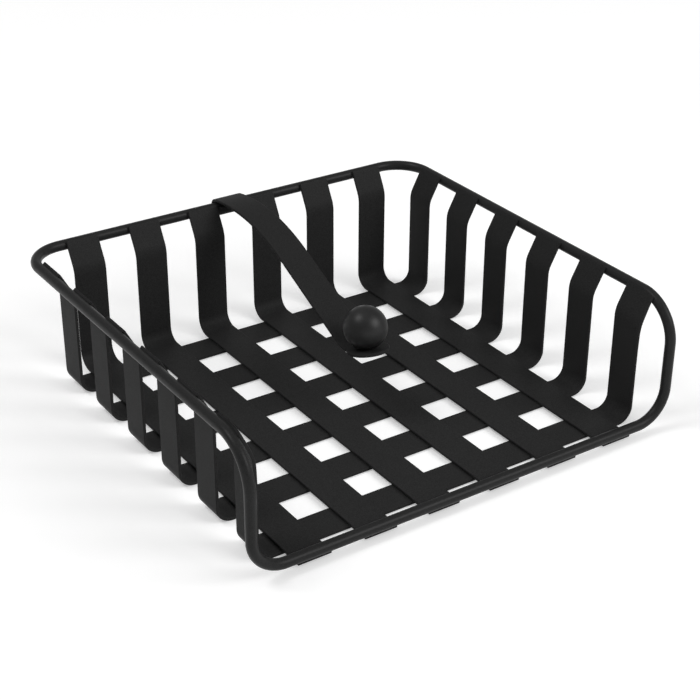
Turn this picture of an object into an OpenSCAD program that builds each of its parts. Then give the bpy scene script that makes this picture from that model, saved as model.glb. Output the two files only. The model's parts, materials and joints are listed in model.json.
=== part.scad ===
// Napkin holder: a low square basket with an open front and a weighted hold-down arm.
// One round wire makes the rim, the two front legs and the front rail. Cross straps run from the
// left rim under the base to the right rim. Long straps lie on them and rise to the back rim.
// Each strap end flares out and is rolled onto the wire. The arm is a strap too: its end is
// rolled into an eye that turns on the back rim, and its cupped foot carries a ball.
// X runs across, Y from the open front to the back and Z up. The origin is the middle of the
// holder's outline, at the level that it stands on.

/* [Rim wire] */
// Diameter of the round wire
wire_d = 4.5; // [3.5:0.1:5.5]
// Width of the rim, between wire centres
rim_w = 197; // [190:1:215]
// Depth from the front rail to the back rim, between wire centres
rim_depth = 185; // [180:1:205]
// Height of the rim above the front rail, between wire centres
rim_rise = 51.5; // [46:0.5:70]
// Bend radius where a side rim drops into its leg, at the wire's centre
side_bend_r = 18; // [16:0.5:20]
// Bend radius where a leg turns into the front rail, at the wire's centre
rail_bend_r = 14; // [10:0.5:18]
// Bend radius of the two back corners, at the wire's centre
corner_bend_r = 16; // [12:0.5:16]

/* [Straps] */
// Width of a strap
strap_w = 14.5; // [12:0.5:16]
// Thickness of a strap
strap_t = 1.3; // [1:0.1:1.6]
// Outer radius of the bend between base and wall
base_bend_r = 7; // [5:0.5:9]
// From a wire's centre in to the outer face of its wall
wall_inset = 7.6; // [7:0.1:8.5]
// Slope of a wall's flared top, from upright
flare_angle = 28; // [24:1:34]
// Radius of the bend below the flare, at the outer face
flare_bend_r = 10; // [8:0.5:12]
// How far a strap is rolled up the wire, above the level of its centre
roll_angle = 46; // [40:1:70]
// From the front rail's centre back to the first cross strap
front_strap_inset = 10; // [9:0.5:14]
// From a side wall's outer face in to the nearest long strap
side_strap_inset = 10.8; // [10:0.2:14]
// How far a long strap's front end reaches past the rail's centre
rail_overlap = 0.5; // [0.3:0.1:1.5]
// How deep the rail is sunk into the long straps at its welds
weld_sink = 0.25; // [0.1:0.05:0.4]

/* [Arm] */
// Gap between the arm and the long strap on each side of it
arm_side_gap = 0.5; // [0.3:0.1:2]
// Thickness of the arm
arm_t = 1.3; // [1:0.1:1.6]
// Gap between the wire and the eye, all round
eye_gap = 0.25; // [0.2:0.05:0.4]
// Where the eye's rolled end stops, above the level of the wire's centre
eye_end_angle = 20; // [0:5:30]
// Slope at which the arm leaves its eye, upwards
rise_angle = 11; // [5:1:15]
// Radius of the arch, at the middle of the strip
arch_r = 91; // [80:1:100]
// Slope of the straight stretch, downwards
fall_angle = 24.7; // [20:0.1:28]
// Length of the straight stretch
arm_straight = 48.6; // [40:0.2:55]
// Radius of the bend above the foot, at the middle of the strip
foot_bend_r = 12.8; // [8:0.2:18]
// Slope of the foot's flat pad, upwards
pad_angle = 12.7; // [5:0.1:20]
// Length of the pad
pad_len = 8.4; // [8:0.2:12]
// Radius of the curled tip, at the middle of the strip
tip_bend_r = 8.4; // [6:0.2:12]
// Slope of the tip's end, upwards
tip_angle = 58; // [40:1:70]
// Radius of the tip's corners
tip_corner_r = 3; // [1:0.5:5]

/* [Ball] */
// Radius of the ball
ball_r = 9.15; // [7:0.05:10]
// Radius of the flat that the ball sits on
ball_seat_r = 2.6; // [2.2:0.1:3]
// From the start of the pad to the ball
ball_pos = 5.2; // [4:0.1:5.4]
// Radius of the screw's shank
screw_r = 1.5; // [1:0.1:1.8]
// Length of the screw inside the ball
screw_grip = 8; // [5:0.5:10]
// Radius of the screw's head
screw_head_r = 2.8; // [2.4:0.1:3]
// Height of the screw's domed head
screw_head_h = 1.6; // [1.4:0.1:2]
// Width of the slots in the screw's head
screw_slot_w = 0.6; // [0.4:0.1:0.8]
// Depth of the slots in the screw's head
screw_slot_h = 0.8; // [0.5:0.1:1]

/* [Hidden] */
// Swaps across and up, for a profile that is swept round an upright axis.
ACROSS_TO_UP = [[0, 1, 0, 0], [1, 0, 0, 0], [0, 0, 1, 0], [0, 0, 0, 1]];
$fn = 96;

coat = [0.16, 0.16, 0.16];
arm_coat = [0.18, 0.18, 0.18];
ball_coat = [0.2, 0.2, 0.2];
screw_coat = [0.12, 0.12, 0.12];

// Straps each way. The arm swings in the gap between the two middle long straps.
cross_count = 6;
long_count = 6;

// How far a curve's chords may lie inside it, and how far an outline reaches past what cuts it.
arc_sag = 0.008;
cut_reach = 0.1;

right = 90;
wire_r = wire_d / 2;
half_w = rim_w / 2;

// The rail's and the back rim's centres. The arm's eye is what reaches furthest back.
eye_r = wire_r + eye_gap;
rail_y = (wire_r - eye_r - arm_t - rim_depth) / 2;
rim_y = rail_y + rim_depth;

// Levels: cross straps on the ground, long straps on them, and the rail on those.
base_top = 2 * strap_t;
rail_z = base_top + wire_r - weld_sink;
rim_z = rail_z + rim_rise;
side_bend_y = rail_y + side_bend_r;
side_bend_z = rim_z - side_bend_r;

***

● **Problem**
Would you give the material above again, complete and exact?

● **Answer to the problem**
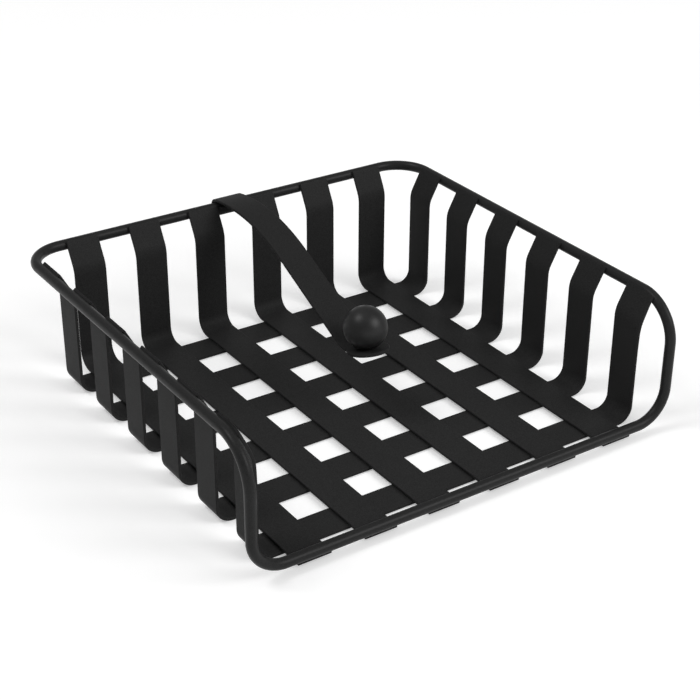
Turn this picture of an object into an OpenSCAD program that builds each of its parts. Then give the bpy scene script that makes this picture from that model, saved as model.glb. Output the two files only. The model's parts, materials and joints are listed in model.json.
=== part.scad ===
// Napkin holder: a low square basket with an open front and a weighted hold-down arm.
// One round wire makes the rim, the two front legs and the front rail. Cross straps run from the
// left rim under the base to the right rim. Long straps lie on them and rise to the back rim.
// Each strap end flares out and is rolled onto the wire. The arm is a strap too: its end is
// rolled into an eye that turns on the back rim, and its cupped foot carries a ball.
// X runs across, Y from the open front to the back and Z up. The origin is the middle of the
// holder's outline, at the level that it stands on.

/* [Rim wire] */
// Diameter of the round wire
wire_d = 4.5; // [3.5:0.1:5.5]
// Width of the rim, between wire centres
rim_w = 197; // [190:1:215]
// Depth from the front rail to the back rim, between wire centres
rim_depth = 185; // [180:1:205]
// Height of the rim above the front rail, between wire centres
rim_rise = 51.5; // [46:0.5:70]
// Bend radius where a side rim drops into its leg, at the wire's centre
side_bend_r = 18; // [16:0.5:20]
// Bend radius where a leg turns into the front rail, at the wire's centre
rail_bend_r = 14; // [10:0.5:18]
// Bend radius of the two back corners, at the wire's centre
corner_bend_r = 16; // [12:0.5:16]

/* [Straps] */
// Width of a strap
strap_w = 14.5; // [12:0.5:16]
// Thickness of a strap
strap_t = 1.3; // [1:0.1:1.6]
// Outer radius of the bend between base and wall
base_bend_r = 7; // [5:0.5:9]
// From a wire's centre in to the outer face of its wall
wall_inset = 7.6; // [7:0.1:8.5]
// Slope of a wall's flared top, from upright
flare_angle = 28; // [24:1:34]
// Radius of the bend below the flare, at the outer face
flare_bend_r = 10; // [8:0.5:12]
// How far a strap is rolled up the wire, above the level of its centre
roll_angle = 46; // [40:1:70]
// From the front rail's centre back to the first cross strap
front_strap_inset = 10; // [9:0.5:14]
// From a side wall's outer face in to the nearest long strap
side_strap_inset = 10.8; // [10:0.2:14]
// How far a long strap's front end reaches past the rail's centre
rail_overlap = 0.5; // [0.3:0.1:1.5]
// How deep the rail is sunk into the long straps at its welds
weld_sink = 0.25; // [0.1:0.05:0.4]

/* [Arm] */
// Gap between the arm and the long strap on each side of it
arm_side_gap = 0.5; // [0.3:0.1:2]
// Thickness of the arm
arm_t = 1.3; // [1:0.1:1.6]
// Gap between the wire and the eye, all round
eye_gap = 0.25; // [0.2:0.05:0.4]
// Where the eye's rolled end stops, above the level of the wire's centre
eye_end_angle = 20; // [0:5:30]
// Slope at which the arm leaves its eye, upwards
rise_angle = 11; // [5:1:15]
// Radius of the arch, at the middle of the strip
arch_r = 91; // [80:1:100]
// Slope of the straight stretch, downwards
fall_angle = 24.7; // [20:0.1:28]
// Length of the straight stretch
arm_straight = 48.6; // [40:0.2:55]
// Radius of the bend above the foot, at the middle of the strip
foot_bend_r = 12.8; // [8:0.2:18]
// Slope of the foot's flat pad, upwards
pad_angle = 12.7; // [5:0.1:20]
// Length of the pad
pad_len = 8.4; // [8:0.2:12]
// Radius of the curled tip, at the middle of the strip
tip_bend_r = 8.4; // [6:0.2:12]
// Slope of the tip's end, upwards
tip_angle = 58; // [40:1:70]
// Radius of the tip's corners
tip_corner_r = 3; // [1:0.5:5]

/* [Ball] */
// Radius of the ball
ball_r = 9.15; // [7:0.05:10]
// Radius of the flat that the ball sits on
ball_seat_r = 2.6; // [2.2:0.1:3]
// From the start of the pad to the ball
ball_pos = 5.2; // [4:0.1:5.4]
// Radius of the screw's shank
screw_r = 1.5; // [1:0.1:1.8]
// Length of the screw inside the ball
screw_grip = 8; // [5:0.5:10]
// Radius of the screw's head
screw_head_r = 2.8; // [2.4:0.1:3]
// Height of the screw's domed head
screw_head_h = 1.6; // [1.4:0.1:2]
// Width of the slots in the screw's head
screw_slot_w = 0.6; // [0.4:0.1:0.8]
// Depth of the slots in the screw's head
screw_slot_h = 0.8; // [0.5:0.1:1]

/* [Hidden] */
// Swaps across and up, for a profile that is swept round an upright axis.
ACROSS_TO_UP = [[0, 1, 0, 0], [1, 0, 0, 0], [0, 0, 1, 0], [0, 0, 0, 1]];
$fn = 96;

coat = [0.16, 0.16, 0.16];
arm_coat = [0.18, 0.18, 0.18];
ball_coat = [0.2, 0.2, 0.2];
screw_coat = [0.12, 0.12, 0.12];

// Straps each way. The arm swings in the gap between the two middle long straps.
cross_count = 6;
long_count = 6;

// How far a curve's chords may lie inside it, and how far an outline reaches past what cuts it.
arc_sag = 0.008;
cut_reach = 0.1;

right = 90;
wire_r = wire_d / 2;
half_w = rim_w / 2;

// The rail's and the back rim's centres. The arm's eye is what reaches furthest back.
eye_r = wire_r + eye_gap;
rail_y = (wire_r - eye_r - arm_t - rim_depth) / 2;
rim_y = rail_y + rim_depth;

// Levels: cross straps on the ground, long straps on them, and the rail on those.
base_top = 2 * strap_t;
rail_z = base_top + wire_r - weld_sink;
rim_z = rail_z + rim_rise;
side_bend_y = rail_y + side_bend_r;
side_bend_z = rim_z - side_bend_r;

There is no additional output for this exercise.